Kodeti Sridhar vs The State Of Telangana on 13 July, 2018

      HON'BLE SRI JUSTICE U.DURGA PRASAD RAO

                Criminal Petition No.7127 of 2018
ORDER:

In this petition filed under Section 482 Cr.P.C., the petitioner/A4 seeks to quash the proceedings against him in C.C.No.231 of 2009 on the file of VII Additional Judicial First Class Magistrate, Warangal.

2) The case of the prosecution is that the Sub-Inspector of Police, Wardhanpet on 14.04.2009 arrested A1 and seized Rs.2,20,730/- under the cover of panchanama. A1 said to have confessed that A2 and A3 handed over the said amount to him to distribute to Congress-l party sympathizers as well as general voters by illegal means to get the votes in favour of A4. On the basis of said panchanama, the police registered a case in Cr.No.70 of 2009 for the offences under Sections 171(E), (F) and 188 IPC. The police after investigation filed charge sheet. The learned Magistrate took cognizance and registered the same as C.C.No.231 of 2009.

3) Challenging the criminal proceedings, learned counsel for petitioner sought to quash the proceedings on the following grounds.

a) Firstly, the offences under Sections 171(E), (F) and 188 IPC are non-cognizable offences. Therefore, the Inspector of Police ought to have obtained permission of the Court before registration of crime. He committed grave infraction of the procedure and 2 directly registered the case himself and investigated and filed the charge sheet. The trial Court without looking this aspect registered C.C.

b) Secondly, the learned Magistrate committed a grave error while taking cognizance against the petitioner under Section 188 IPC basing on the police report which is in violation of Section 195 Cr.P.C.

c) Thirdly, it is argued that even if the allegations made in the complaint are ex-facie taken to be true and correct, no case is made out against the petitioner for the offences punishable under Sections 171 (E), (F) IPC.

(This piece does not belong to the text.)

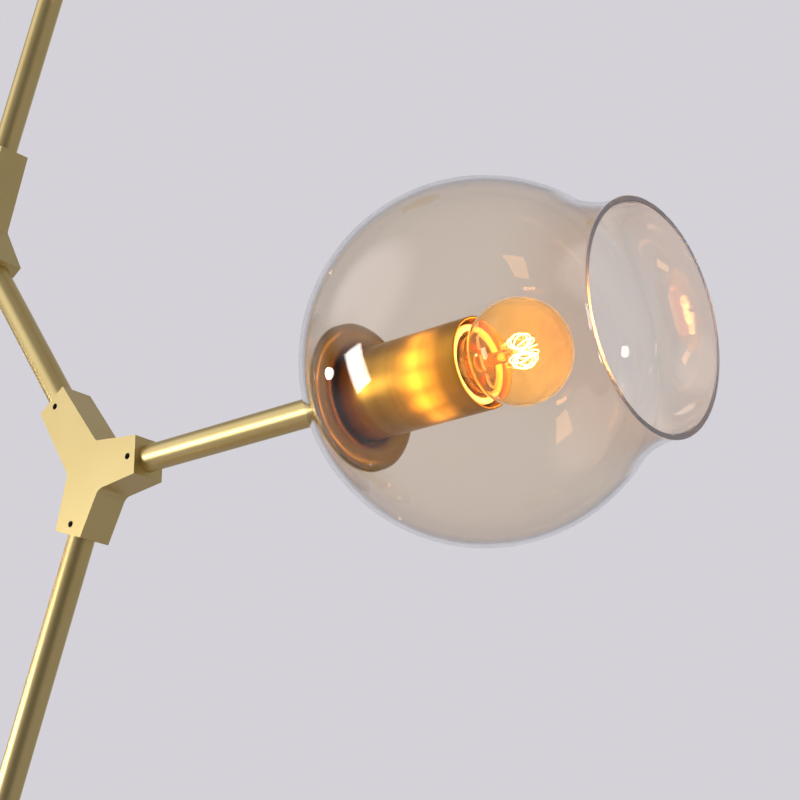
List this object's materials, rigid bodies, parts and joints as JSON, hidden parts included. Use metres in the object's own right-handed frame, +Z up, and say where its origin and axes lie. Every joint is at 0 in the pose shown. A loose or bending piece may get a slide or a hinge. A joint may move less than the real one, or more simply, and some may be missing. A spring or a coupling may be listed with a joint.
{
  "type": "branching ceiling light",
  "caption": "Branching ceiling light: gold rods meet in flat Y blocks and carry amber blown glass globes with flared mouths over small round bulbs.",
  "frame": {"origin": "on the ceiling, in the middle between the two fixing slots", "axes": "+Z up, both Y blocks and all rods lie in the XZ plane, -Y is the side with the grub screws, +X towards the right head"},
  "size_m": [0.7338, 0.15, 0.8312],
  "materials": {
    "satin_brass": "satin champagne gold",
    "brushed_brass": "brushed round the axis",
    "zinc_steel": "zinc plated",
    "white_plastic": "matte",
    "lead_sheath": "matte",
    "dark_screw": "blackened",
    "silicone": "translucent matte",
    "amber_glass": "clear amber, polished",
    "cream_ceramic": "glazed",
    "bright_brass": "bright",
    "bulb_glass": "clear, polished",
    "nickel_cap": "bright",
    "lit_filament": "glowing"
  },
  "bodies": {
    "ceiling_mount": {"ceiling_plate": "zinc_steel", "plate_nipple": "zinc_steel", "plate_nuts": "zinc_steel", "terminal_block": "white_plastic", "earth_screw": "zinc_steel", "supply_lead": "lead_sheath"},
    "canopy_cover": {"canopy": "satin_brass", "canopy_collar": "satin_brass", "collar_screw": "dark_screw"},
    "upper_frame": {"stem": "satin_brass", "upper_block": "satin_brass", "upper_block_screws": "dark_screw", "link_rod": "satin_brass", "upper_wiring": "lead_sheath", "left_rod": "satin_brass", "left_cap": "satin_brass", "left_gaskets": "silicone", "left_shade": "amber_glass", "left_dish": "brushed_brass", "left_nipple": "zinc_steel", "left_cup": "brushed_brass", "left_lampholder": "cream_ceramic", "left_screw_shell": "bright_brass", "left_contact": "bright_brass"},
    "lower_frame": {"lower_block": "satin_brass", "lower_block_screws": "dark_screw", "lower_wiring": "lead_sheath", "right_rod": "satin_brass", "right_cap": "satin_brass", "right_gaskets": "silicone", "right_shade": "amber_glass", "right_dish": "brushed_brass", "right_nipple": "zinc_steel", "right_cup": "brushed_brass", "right_lampholder": "cream_ceramic", "right_screw_shell": "bright_brass", "right_contact": "bright_brass", "drop_rod": "satin_brass", "drop_cap": "satin_brass", "drop_gaskets": "silicone", "drop_shade": "amber_glass", "drop_dish": "brushed_brass", "drop_nipple": "zinc_steel", "drop_cup": "brushed_brass", "drop_lampholder": "cream_ceramic", "drop_screw_shell": "bright_brass", "drop_contact": "bright_brass"},
    "right_bulb": {"right_bulb_glass": "bulb_glass", "right_bulb_cap": "nickel_cap", "right_bulb_stem": "bulb_glass", "right_filament": "lit_filament"},
    "drop_bulb": {"drop_bulb_glass": "bulb_glass", "drop_bulb_cap": "nickel_cap", "drop_bulb_stem": "bulb_glass", "drop_filament": "lit_filament"},
    "left_bulb": {"left_bulb_glass": "bulb_glass", "left_bulb_cap": "nickel_cap", "left_bulb_stem": "bulb_glass", "left_filament": "lit_filament"}
  },
  "joints": [
    {"name": "frame_turn", "type": "hinge", "parent": "ceiling_mount", "child": "upper_frame", "pos_m": [0, 0, -0.03], "axis": [0, 0, 1], "range_deg": [-170, 170]},
    {"name": "canopy_slide", "type": "slide", "parent": "upper_frame", "child": "canopy_cover", "axis": [0, 0, -1], "range_m": [0, 0.2]},
    {"name": "lower_turn", "type": "hinge", "parent": "upper_frame", "child": "lower_frame", "pos_m": [0.15072, 0, -0.49054], "axis": [0.8192, 0, -0.5736], "range_deg": [-170, 170]},
    {"name": "right_bulb_out", "type": "slide", "parent": "lower_frame", "child": "right_bulb", "axis": [0.9397, 0, 0.342], "range_m": [0, 0.03]},
    {"name": "drop_bulb_out", "type": "slide", "parent": "lower_frame", "child": "drop_bulb", "axis": [0, 0, -1], "range_m": [0, 0.03]},
    {"name": "left_bulb_out", "type": "slide", "parent": "upper_frame", "child": "left_bulb", "axis": [-0.8192, 0, -0.5736], "range_m": [0, 0.03]}
  ]
}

He thus prayed to allow the petition.

4) Per contra, learned Additional Public Prosecutor would argue that petitioner/A4 is a contesting candidate in the elections and the amount was sent by him through A2 and A3 to handover to A1 and therefore the offences under Sections 171 (E), (F) are made out against him. He would further argue that the procedural irregularity if any will not vitiate the proceedings.

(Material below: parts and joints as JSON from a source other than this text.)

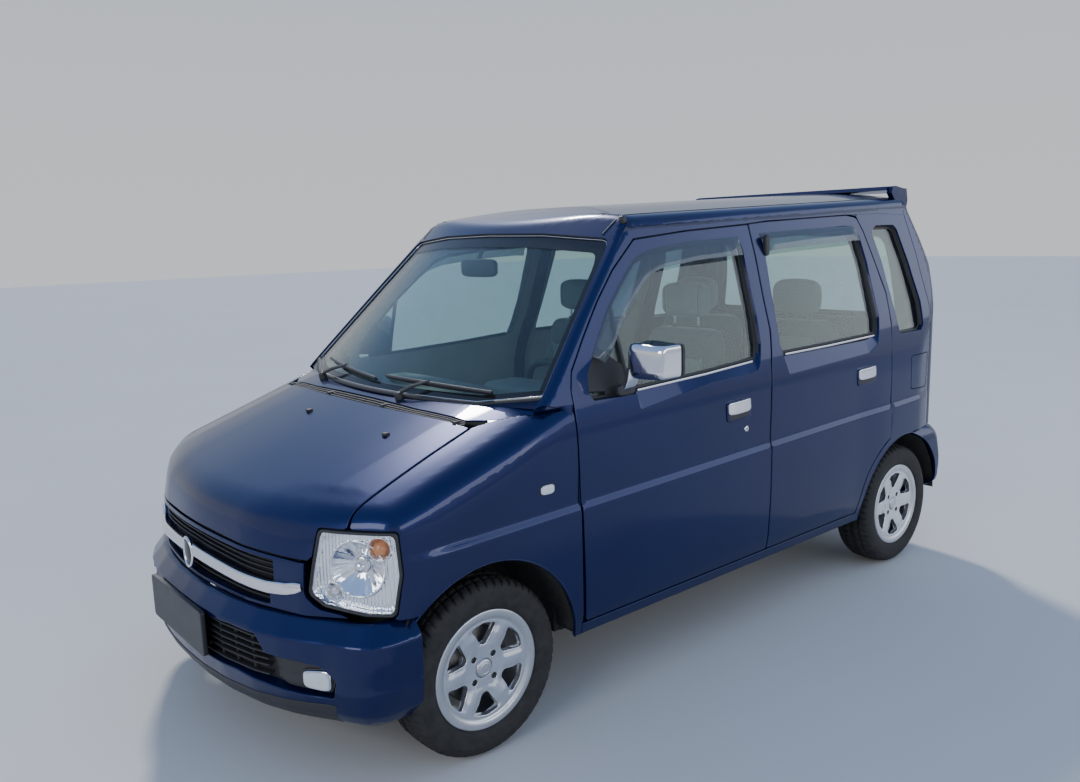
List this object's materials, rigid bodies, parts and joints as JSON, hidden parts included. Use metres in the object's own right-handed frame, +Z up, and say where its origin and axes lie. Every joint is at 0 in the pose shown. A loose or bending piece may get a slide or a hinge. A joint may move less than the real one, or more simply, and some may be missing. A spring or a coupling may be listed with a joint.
{
  "type": "small wide-body tall wagon, five doors",
  "caption": "Small tall-bodied passenger car with opening doors, hood and tailgate, steered front wheels and four free-rolling wheels.",
  "frame": {"origin": "on the ground under the middle of the car's box", "axes": "+X to the car's front, +Y to its left, +Z up"},
  "size_m": [3.41, 1.884, 1.705],
  "materials": {
    "body_paint": "deep metallic blue, clear coat",
    "underbody_paint": "satin black undercoat",
    "glass": "clear, faint green tint",
    "lamp_lens": "clear moulded lens over bright reflector",
    "tail_lens": "red and clear lens",
    "chrome_trim": "polished chrome",
    "black_plastic": "moulded, fine grain",
    "dash_plastic": "grey grained plastic",
    "seat_cloth": "grey-green woven cloth",
    "alloy": "silver lacquer with machined face",
    "tyre_rubber": "black rubber",
    "cast_metal": "raw casting",
    "steel_pipe": "dull steel",
    "plate": "blank dark plate"
  },
  "bodies": {
    "body": {"body_side_left": "body_paint", "body_side_right": "body_paint", "roof_panel": "body_paint", "floor_pan": "underbody_paint", "firewall": "underbody_paint", "load_floor": "underbody_paint", "tail_panel": "underbody_paint", "wheel_houses": "underbody_paint", "front_frame": "underbody_paint", "front_fenders": "body_paint", "front_bumper": "body_paint", "rear_bumper": "body_paint", "grille": "black_plastic", "headlamps": "lamp_lens", "tail_lamps": "tail_lens", "windscreen": "glass", "quarter_windows": "glass", "cowl_panel": "black_plastic", "number_plates": "plate", "dashboard": "dash_plastic", "front_seats": "seat_cloth", "rear_seat": "seat_cloth", "engine": "cast_metal", "radiator": "alloy", "front_subframe": "underbody_paint", "front_struts": "underbody_paint", "rear_axle": "underbody_paint", "exhaust": "steel_pipe", "fuel_tank": "underbody_paint", "windscreen_wipers": "black_plastic"},
    "hood": {"hood": "body_paint"},
    "front_door_left": {"front_door_left": "body_paint", "front_door_glass_left": "glass", "door_mirror_left": "chrome_trim"},
    "front_door_right": {"front_door_right": "body_paint", "front_door_glass_right": "glass", "door_mirror_right": "chrome_trim"},
    "rear_door_left": {"rear_door_left": "body_paint", "rear_door_glass_left": "glass"},
    "rear_door_right": {"rear_door_right": "body_paint", "rear_door_glass_right": "glass"},
    "tailgate": {"tailgate": "body_paint", "tailgate_glass": "glass", "roof_spoiler": "body_paint"},
    "fuel_flap": {"fuel_flap": "body_paint"},
    "steering_wheel": {"steering_wheel": "black_plastic"},
    "knuckle_left": {"knuckle_left": "cast_metal"},
    "knuckle_right": {"knuckle_right": "cast_metal"},
    "wheel_front_left": {"rim_front_left": "alloy", "tyre_front_left": "tyre_rubber"},
    "wheel_front_right": {"rim_front_right": "alloy", "tyre_front_right": "tyre_rubber"},
    "wheel_rear_left": {"rim_rear_left": "alloy", "tyre_rear_left": "tyre_rubber"},
    "wheel_rear_right": {"rim_rear_right": "alloy", "tyre_rear_right": "tyre_rubber"}
  },
  "joints": [
    {"name": "hood_hinge", "type": "hinge", "parent": "body", "child": "hood", "pos_m": [1.012, 0, 1.006], "axis": [0, -1, 0], "range_deg": [0, 55]},
    {"name": "front_door_left_hinge", "type": "hinge", "parent": "body", "child": "front_door_left", "pos_m": [0.712, 0.793, 0.9], "axis": [0, 0, -1], "range_deg": [0, 65]},
    {"name": "front_door_right_hinge", "type": "hinge", "parent": "body", "child": "front_door_right", "pos_m": [0.712, -0.793, 0.9], "axis": [0, 0, 1], "range_deg": [0, 65]},
    {"name": "rear_door_left_hinge", "type": "hinge", "parent": "body", "child": "rear_door_left", "pos_m": [-0.257, 0.793, 0.9], "axis": [0, 0, -1], "range_deg": [0, 68]},
    {"name": "rear_door_right_hinge", "type": "hinge", "parent": "body", "child": "rear_door_right", "pos_m": [-0.257, -0.793, 0.9], "axis": [0, 0, 1], "range_deg": [0, 68]},
    {"name": "tailgate_hinge", "type": "hinge", "parent": "body", "child": "tailgate", "pos_m": [-1.428, 0, 1.692], "axis": [0, 1, 0], "range_deg": [0, 80]},
    {"name": "fuel_flap_hinge", "type": "hinge", "parent": "body", "child": "fuel_flap", "pos_m": [-1.297, 0.787, 0.875], "axis": [0, 0, -1], "range_deg": [0, 80]},
    {"name": "steer_left", "type": "hinge", "parent": "body", "child": "knuckle_left", "pos_m": [1.0725, 0.645, 0.27], "axis": [0, 0, 1], "range_deg": [-32.5, 32.5]},
    {"name": "steer_right", "type": "hinge", "parent": "body", "child": "knuckle_right", "pos_m": [1.0725, -0.645, 0.27], "axis": [0, 0, 1], "range_deg": [-32.5, 32.5]},
    {"name": "steering_wheel_turn", "type": "hinge", "parent": "body", "child": "steering_wheel", "pos_m": [0.398, 0.33, 0.893], "axis": [-0.8673, 0, 0.4979], "range_deg": [-520, 520]},
    {"name": "wheel_front_left_spin", "type": "hinge", "parent": "knuckle_left", "child": "wheel_front_left", "pos_m": [1.0725, 0.685, 0.27], "axis": [0, 1, 0], "continuous": true},
    {"name": "wheel_front_right_spin", "type": "hinge", "parent": "knuckle_right", "child": "wheel_front_right", "pos_m": [1.0725, -0.685, 0.27], "axis": [0, 1, 0], "continuous": true},
    {"name": "wheel_rear_left_spin", "type": "hinge", "parent": "body", "child": "wheel_rear_left", "pos_m": [-1.2625, 0.685, 0.27], "axis": [0, 1, 0], "continuous": true},
    {"name": "wheel_rear_right_spin", "type": "hinge", "parent": "body", "child": "wheel_rear_right", "pos_m": [-1.2625, -0.685, 0.27], "axis": [0, 1, 0], "continuous": true}
  ],
  "couplings": [
    {"joint": "steer_right", "follows": "steer_left", "ratio": 1},
    {"joint": "steering_wheel_turn", "follows": "steer_left", "ratio": 16}
  ]
}
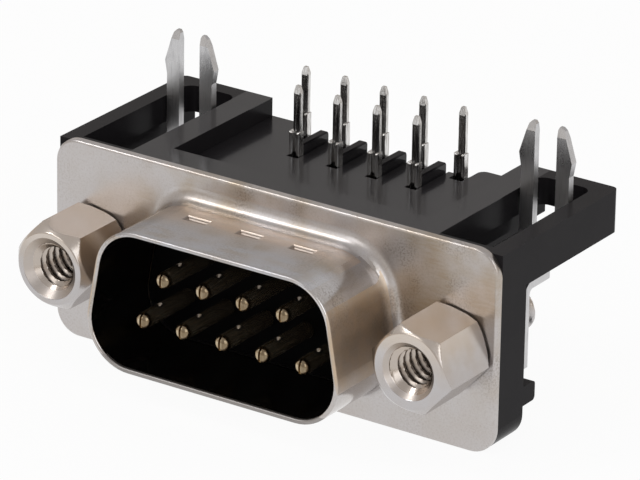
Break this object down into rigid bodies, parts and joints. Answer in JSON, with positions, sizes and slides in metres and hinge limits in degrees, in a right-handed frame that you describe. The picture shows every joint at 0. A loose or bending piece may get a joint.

He thus prayed to dismiss the application.

5) The point for determination is:

"Whether there are merits in this petition to allow?" 3

6) POINT: The record shows that Sub-Inspector of Police, Wardhanpet registered a case in Cr.No.70 of 2009 for the offences punishable under Sections 171 (E), (F) and 188 IPC and after completion of investigation he laid charge sheet against the petitioner and others for the above mentioned offences. The learned VII Additional Judicial First Class Magistrate, Warangal took cognizance and registered the same as C.C.No.231 of 2009 and issued summons to the accused.
7a) The first contention is that since the offences under Sections 171 (E), (F) and 188 IPC are non-cognizance offences, the Sub-

Inspector of Police ought to have followed the procedure contemplated under Section 155 (2) Cr.P.C. This argument does not hold water. It is seen that Section 171 (E), (F) are non-cognizable offences whereas Section 188 is a cognizance offence. Section 155(4) Cr.P.C. lays down that where a case relates to two or more offences of which one is cognizable, the case shall be deemed to be a cognizable case, notwithstanding that the other offences are non- cognizable. In the instant case, since offence under Section 188 IPC is a cognizable offence, present case shall be deemed to be a cognizable case. Therefore, this argument of the petitioner cannot be countenanced.

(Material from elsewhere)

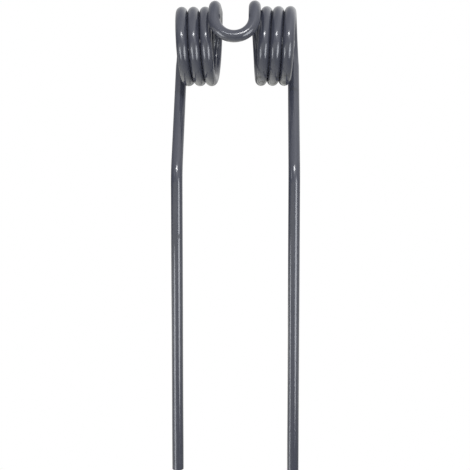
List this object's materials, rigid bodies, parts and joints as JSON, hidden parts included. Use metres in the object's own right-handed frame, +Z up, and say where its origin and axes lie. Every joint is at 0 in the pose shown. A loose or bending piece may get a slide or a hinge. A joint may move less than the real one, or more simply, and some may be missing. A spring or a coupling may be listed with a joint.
{
  "type": "rotary rake tine",
  "caption": "Spring tine for a rotary hay rake: one bent round wire with a clamp loop in the middle, a coil on each side and long cranked legs.",
  "frame": {"origin": "middle of the centre loop's round end, where the clamp bolt passes", "axes": "+Z up as the tine hangs from its loop, X along the axis of both coils, -Y out of the loop towards the clamp bolt's head"},
  "size_m": [0.1, 0.0758, 0.3644],
  "materials": {
    "painted_wire": "gloss dark blue-grey paint"
  },
  "bodies": {
    "root": {"tine": "painted_wire"}
  },
  "joints": []
}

b) Then, the second contention is concerned, Section 195 Cr.P.C. has to be scrutinized. The said section reads thus: 4

"Section 195: Prosecution for contempt of lawful authority of public servants, for offences against public justice and for offences relating to documents given in evidence:-
(1) No Court shall take cognizance-
(a) (i) of any offence punishable under Sections 172 to 188 (both inclusive) of the Indian Penal Code (45 of 1860 ), or
(ii) of any abetment of, or attempt to commit, such offence, or
(iii) of any criminal conspiracy to commit such offence, except on the complaint in writing of the public servant concerned or of some other public servant to whom he is administratively subordinate."

This section clearly lays down that no Court shall take cognizance of the offences under Sections 172 to 188 IPC except on the complaint in writing of the public servant concerned or of some other public servant to whom he is administratively subordinate.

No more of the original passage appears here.